Easter cakes are cakes or sweet breads traditionally prepared and served during the Easter season. They are traditionally associated with the Catholic, Greek Orthodox, and Russian Orthodox churches and also with some other Christian churches in Northern Europe.

Types

Babka

 Easter babka () is a yeast cake that is part of Poland's Easter traditions. Made with raisins, and other dried and candied fruits, the cake is soaked in rum syrup before it's served.

Choerek 
Chorek is a Georgian sweet Easter bread flavored with aniseed and braided into the shape of snails or wreaths.

Hot cross buns
In England the most popular Easter bread is the hot cross bun.

Kulich

In Russia kulich is baked on Holy Thursday.
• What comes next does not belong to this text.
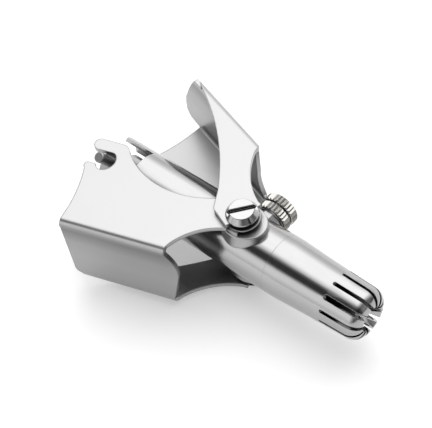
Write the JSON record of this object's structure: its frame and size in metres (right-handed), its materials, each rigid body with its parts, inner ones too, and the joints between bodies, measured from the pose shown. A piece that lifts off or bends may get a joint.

Holy Saturday is strictly a fast day; nothing is eaten and there is a church service at midnight and Easter Mass at dawn. The kulich is blessed and it is taken home and eaten with paskha and other foods for a big breakfast with the family. According to Alan Davidson it is "the most famous Russian Easter bread."

Lamala
Lamala is an Alsatian paschal lamb cake that is a traditional Easter cake of the Alsace region of France. It is made using a special mold.

Mazurek

 Mazurek is a Polish easter cake made with short pastry with butter cake "glued" together with a layer of marmalade.

Simnel cake
Simnel cake has become associated with the Easter season, but according to Davidson it was not always traditional to Easter.

Literary mentions
Anton Chekov's The Cossack is a story about a newly married couple and a blessed loaf Easter cake.